**What you have to do:** Your task is to copy every line of this material exactly.

**Source data:**
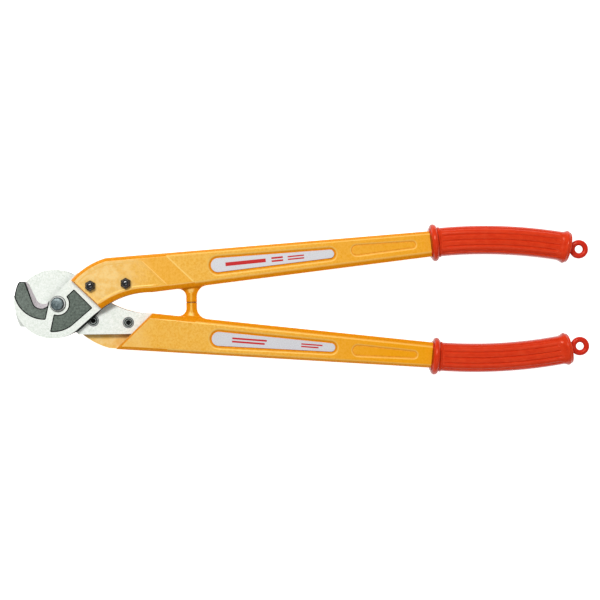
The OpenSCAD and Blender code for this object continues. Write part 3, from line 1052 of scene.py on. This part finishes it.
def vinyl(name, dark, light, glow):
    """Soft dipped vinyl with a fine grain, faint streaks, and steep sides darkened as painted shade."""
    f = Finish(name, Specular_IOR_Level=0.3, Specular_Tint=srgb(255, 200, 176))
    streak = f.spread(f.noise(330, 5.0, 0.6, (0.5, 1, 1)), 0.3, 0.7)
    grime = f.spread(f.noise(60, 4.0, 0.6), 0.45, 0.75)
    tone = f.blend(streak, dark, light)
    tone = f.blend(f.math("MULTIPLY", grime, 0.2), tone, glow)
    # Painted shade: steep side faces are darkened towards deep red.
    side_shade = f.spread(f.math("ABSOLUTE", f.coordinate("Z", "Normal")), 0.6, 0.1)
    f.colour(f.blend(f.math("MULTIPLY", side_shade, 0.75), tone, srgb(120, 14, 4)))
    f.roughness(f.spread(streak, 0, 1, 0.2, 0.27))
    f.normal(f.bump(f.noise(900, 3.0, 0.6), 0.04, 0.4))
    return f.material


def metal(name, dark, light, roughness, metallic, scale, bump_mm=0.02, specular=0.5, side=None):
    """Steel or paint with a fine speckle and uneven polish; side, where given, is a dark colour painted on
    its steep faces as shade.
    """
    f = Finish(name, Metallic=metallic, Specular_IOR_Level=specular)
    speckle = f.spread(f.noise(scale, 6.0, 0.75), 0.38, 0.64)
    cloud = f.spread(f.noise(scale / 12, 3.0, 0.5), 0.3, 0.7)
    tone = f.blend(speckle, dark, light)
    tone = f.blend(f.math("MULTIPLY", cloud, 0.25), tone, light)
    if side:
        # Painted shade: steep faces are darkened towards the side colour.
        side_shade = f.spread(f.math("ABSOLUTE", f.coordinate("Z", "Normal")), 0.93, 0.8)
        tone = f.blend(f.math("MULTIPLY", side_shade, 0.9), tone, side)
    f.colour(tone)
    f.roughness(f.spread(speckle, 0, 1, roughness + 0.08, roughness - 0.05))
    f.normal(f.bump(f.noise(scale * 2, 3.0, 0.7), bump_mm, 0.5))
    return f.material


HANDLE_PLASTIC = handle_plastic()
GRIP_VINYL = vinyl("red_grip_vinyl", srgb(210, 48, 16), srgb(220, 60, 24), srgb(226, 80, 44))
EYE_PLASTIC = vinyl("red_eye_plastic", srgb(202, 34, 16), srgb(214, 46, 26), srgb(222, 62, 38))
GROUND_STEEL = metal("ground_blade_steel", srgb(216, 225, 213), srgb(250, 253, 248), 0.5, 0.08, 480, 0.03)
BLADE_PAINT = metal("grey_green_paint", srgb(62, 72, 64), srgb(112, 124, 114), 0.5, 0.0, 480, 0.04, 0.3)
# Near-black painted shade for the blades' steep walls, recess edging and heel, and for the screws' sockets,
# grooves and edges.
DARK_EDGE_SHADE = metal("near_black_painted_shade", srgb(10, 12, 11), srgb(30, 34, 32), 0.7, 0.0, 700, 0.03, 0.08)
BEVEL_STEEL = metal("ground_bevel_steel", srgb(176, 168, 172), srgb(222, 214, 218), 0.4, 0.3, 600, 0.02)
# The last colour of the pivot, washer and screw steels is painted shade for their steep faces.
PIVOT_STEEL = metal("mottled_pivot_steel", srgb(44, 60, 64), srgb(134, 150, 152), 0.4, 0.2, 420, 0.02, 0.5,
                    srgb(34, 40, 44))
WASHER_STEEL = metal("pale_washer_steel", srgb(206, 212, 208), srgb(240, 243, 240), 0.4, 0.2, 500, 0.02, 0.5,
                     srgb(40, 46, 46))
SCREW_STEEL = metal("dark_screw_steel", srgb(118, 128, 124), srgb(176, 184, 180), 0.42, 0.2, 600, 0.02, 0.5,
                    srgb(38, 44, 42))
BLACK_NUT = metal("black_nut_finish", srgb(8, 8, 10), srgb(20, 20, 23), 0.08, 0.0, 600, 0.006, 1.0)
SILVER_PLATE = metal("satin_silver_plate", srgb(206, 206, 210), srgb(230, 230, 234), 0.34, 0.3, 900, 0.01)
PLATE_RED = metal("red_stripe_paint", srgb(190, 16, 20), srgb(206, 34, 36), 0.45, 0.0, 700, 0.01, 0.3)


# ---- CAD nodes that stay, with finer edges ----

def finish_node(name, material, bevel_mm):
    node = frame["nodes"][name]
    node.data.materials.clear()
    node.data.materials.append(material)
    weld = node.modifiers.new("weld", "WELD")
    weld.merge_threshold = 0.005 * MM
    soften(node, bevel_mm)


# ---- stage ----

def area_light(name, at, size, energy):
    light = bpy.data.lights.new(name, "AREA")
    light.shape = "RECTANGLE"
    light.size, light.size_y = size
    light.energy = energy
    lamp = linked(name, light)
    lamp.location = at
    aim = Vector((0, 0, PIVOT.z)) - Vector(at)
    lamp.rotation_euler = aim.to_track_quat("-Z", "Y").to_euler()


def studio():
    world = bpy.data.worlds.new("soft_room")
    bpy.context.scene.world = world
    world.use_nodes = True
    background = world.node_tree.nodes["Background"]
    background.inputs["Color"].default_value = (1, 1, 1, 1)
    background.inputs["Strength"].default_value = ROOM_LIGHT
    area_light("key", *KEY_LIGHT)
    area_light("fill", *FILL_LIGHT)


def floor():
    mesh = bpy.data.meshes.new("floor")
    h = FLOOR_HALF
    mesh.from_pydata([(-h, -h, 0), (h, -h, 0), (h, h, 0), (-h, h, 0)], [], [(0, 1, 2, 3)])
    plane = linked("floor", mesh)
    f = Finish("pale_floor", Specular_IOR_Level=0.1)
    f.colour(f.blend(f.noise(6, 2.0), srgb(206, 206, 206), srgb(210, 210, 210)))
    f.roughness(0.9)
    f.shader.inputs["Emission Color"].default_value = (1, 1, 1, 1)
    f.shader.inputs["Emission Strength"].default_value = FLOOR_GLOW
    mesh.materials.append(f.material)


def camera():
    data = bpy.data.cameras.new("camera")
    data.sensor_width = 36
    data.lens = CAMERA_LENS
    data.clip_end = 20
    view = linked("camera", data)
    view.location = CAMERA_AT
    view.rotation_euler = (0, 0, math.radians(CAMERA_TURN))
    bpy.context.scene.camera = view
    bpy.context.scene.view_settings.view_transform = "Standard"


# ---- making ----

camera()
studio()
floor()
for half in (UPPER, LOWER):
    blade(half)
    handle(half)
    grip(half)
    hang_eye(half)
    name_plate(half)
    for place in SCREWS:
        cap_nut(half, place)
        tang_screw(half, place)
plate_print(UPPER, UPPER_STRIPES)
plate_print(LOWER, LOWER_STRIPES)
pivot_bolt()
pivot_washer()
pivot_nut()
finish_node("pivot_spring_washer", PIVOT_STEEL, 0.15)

**Task result:**
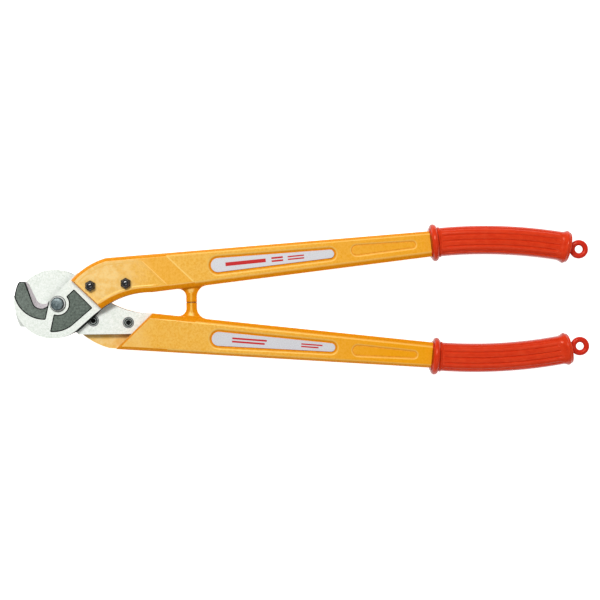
The OpenSCAD and Blender code for this object continues. Write part 3, from line 1052 of scene.py on. This part finishes it.
def vinyl(name, dark, light, glow):
    """Soft dipped vinyl with a fine grain, faint streaks, and steep sides darkened as painted shade."""
    f = Finish(name, Specular_IOR_Level=0.3, Specular_Tint=srgb(255, 200, 176))
    streak = f.spread(f.noise(330, 5.0, 0.6, (0.5, 1, 1)), 0.3, 0.7)
    grime = f.spread(f.noise(60, 4.0, 0.6), 0.45, 0.75)
    tone = f.blend(streak, dark, light)
    tone = f.blend(f.math("MULTIPLY", grime, 0.2), tone, glow)
    # Painted shade: steep side faces are darkened towards deep red.
    side_shade = f.spread(f.math("ABSOLUTE", f.coordinate("Z", "Normal")), 0.6, 0.1)
    f.colour(f.blend(f.math("MULTIPLY", side_shade, 0.75), tone, srgb(120, 14, 4)))
    f.roughness(f.spread(streak, 0, 1, 0.2, 0.27))
    f.normal(f.bump(f.noise(900, 3.0, 0.6), 0.04, 0.4))
    return f.material


def metal(name, dark, light, roughness, metallic, scale, bump_mm=0.02, specular=0.5, side=None):
    """Steel or paint with a fine speckle and uneven polish; side, where given, is a dark colour painted on
    its steep faces as shade.
    """
    f = Finish(name, Metallic=metallic, Specular_IOR_Level=specular)
    speckle = f.spread(f.noise(scale, 6.0, 0.75), 0.38, 0.64)
    cloud = f.spread(f.noise(scale / 12, 3.0, 0.5), 0.3, 0.7)
    tone = f.blend(speckle, dark, light)
    tone = f.blend(f.math("MULTIPLY", cloud, 0.25), tone, light)
    if side:
        # Painted shade: steep faces are darkened towards the side colour.
        side_shade = f.spread(f.math("ABSOLUTE", f.coordinate("Z", "Normal")), 0.93, 0.8)
        tone = f.blend(f.math("MULTIPLY", side_shade, 0.9), tone, side)
    f.colour(tone)
    f.roughness(f.spread(speckle, 0, 1, roughness + 0.08, roughness - 0.05))
    f.normal(f.bump(f.noise(scale * 2, 3.0, 0.7), bump_mm, 0.5))
    return f.material


HANDLE_PLASTIC = handle_plastic()
GRIP_VINYL = vinyl("red_grip_vinyl", srgb(210, 48, 16), srgb(220, 60, 24), srgb(226, 80, 44))
EYE_PLASTIC = vinyl("red_eye_plastic", srgb(202, 34, 16), srgb(214, 46, 26), srgb(222, 62, 38))
GROUND_STEEL = metal("ground_blade_steel", srgb(216, 225, 213), srgb(250, 253, 248), 0.5, 0.08, 480, 0.03)
BLADE_PAINT = metal("grey_green_paint", srgb(62, 72, 64), srgb(112, 124, 114), 0.5, 0.0, 480, 0.04, 0.3)
# Near-black painted shade for the blades' steep walls, recess edging and heel, and for the screws' sockets,
# grooves and edges.
DARK_EDGE_SHADE = metal("near_black_painted_shade", srgb(10, 12, 11), srgb(30, 34, 32), 0.7, 0.0, 700, 0.03, 0.08)
BEVEL_STEEL = metal("ground_bevel_steel", srgb(176, 168, 172), srgb(222, 214, 218), 0.4, 0.3, 600, 0.02)
# The last colour of the pivot, washer and screw steels is painted shade for their steep faces.
PIVOT_STEEL = metal("mottled_pivot_steel", srgb(44, 60, 64), srgb(134, 150, 152), 0.4, 0.2, 420, 0.02, 0.5,
                    srgb(34, 40, 44))
WASHER_STEEL = metal("pale_washer_steel", srgb(206, 212, 208), srgb(240, 243, 240), 0.4, 0.2, 500, 0.02, 0.5,
                     srgb(40, 46, 46))
SCREW_STEEL = metal("dark_screw_steel", srgb(118, 128, 124), srgb(176, 184, 180), 0.42, 0.2, 600, 0.02, 0.5,
                    srgb(38, 44, 42))
BLACK_NUT = metal("black_nut_finish", srgb(8, 8, 10), srgb(20, 20, 23), 0.08, 0.0, 600, 0.006, 1.0)
SILVER_PLATE = metal("satin_silver_plate", srgb(206, 206, 210), srgb(230, 230, 234), 0.34, 0.3, 900, 0.01)
PLATE_RED = metal("red_stripe_paint", srgb(190, 16, 20), srgb(206, 34, 36), 0.45, 0.0, 700, 0.01, 0.3)


# ---- CAD nodes that stay, with finer edges ----

def finish_node(name, material, bevel_mm):
    node = frame["nodes"][name]
    node.data.materials.clear()
    node.data.materials.append(material)
    weld = node.modifiers.new("weld", "WELD")
    weld.merge_threshold = 0.005 * MM
    soften(node, bevel_mm)


# ---- stage ----

def area_light(name, at, size, energy):
    light = bpy.data.lights.new(name, "AREA")
    light.shape = "RECTANGLE"
    light.size, light.size_y = size
    light.energy = energy
    lamp = linked(name, light)
    lamp.location = at
    aim = Vector((0, 0, PIVOT.z)) - Vector(at)
    lamp.rotation_euler = aim.to_track_quat("-Z", "Y").to_euler()


def studio():
    world = bpy.data.worlds.new("soft_room")
    bpy.context.scene.world = world
    world.use_nodes = True
    background = world.node_tree.nodes["Background"]
    background.inputs["Color"].default_value = (1, 1, 1, 1)
    background.inputs["Strength"].default_value = ROOM_LIGHT
    area_light("key", *KEY_LIGHT)
    area_light("fill", *FILL_LIGHT)


def floor():
    mesh = bpy.data.meshes.new("floor")
    h = FLOOR_HALF
    mesh.from_pydata([(-h, -h, 0), (h, -h, 0), (h, h, 0), (-h, h, 0)], [], [(0, 1, 2, 3)])
    plane = linked("floor", mesh)
    f = Finish("pale_floor", Specular_IOR_Level=0.1)
    f.colour(f.blend(f.noise(6, 2.0), srgb(206, 206, 206), srgb(210, 210, 210)))
    f.roughness(0.9)
    f.shader.inputs["Emission Color"].default_value = (1, 1, 1, 1)
    f.shader.inputs["Emission Strength"].default_value = FLOOR_GLOW
    mesh.materials.append(f.material)


def camera():
    data = bpy.data.cameras.new("camera")
    data.sensor_width = 36
    data.lens = CAMERA_LENS
    data.clip_end = 20
    view = linked("camera", data)
    view.location = CAMERA_AT
    view.rotation_euler = (0, 0, math.radians(CAMERA_TURN))
    bpy.context.scene.camera = view
    bpy.context.scene.view_settings.view_transform = "Standard"


# ---- making ----

camera()
studio()
floor()
for half in (UPPER, LOWER):
    blade(half)
    handle(half)
    grip(half)
    hang_eye(half)
    name_plate(half)
    for place in SCREWS:
        cap_nut(half, place)
        tang_screw(half, place)
plate_print(UPPER, UPPER_STRIPES)
plate_print(LOWER, LOWER_STRIPES)
pivot_bolt()
pivot_washer()
pivot_nut()
finish_node("pivot_spring_washer", PIVOT_STEEL, 0.15)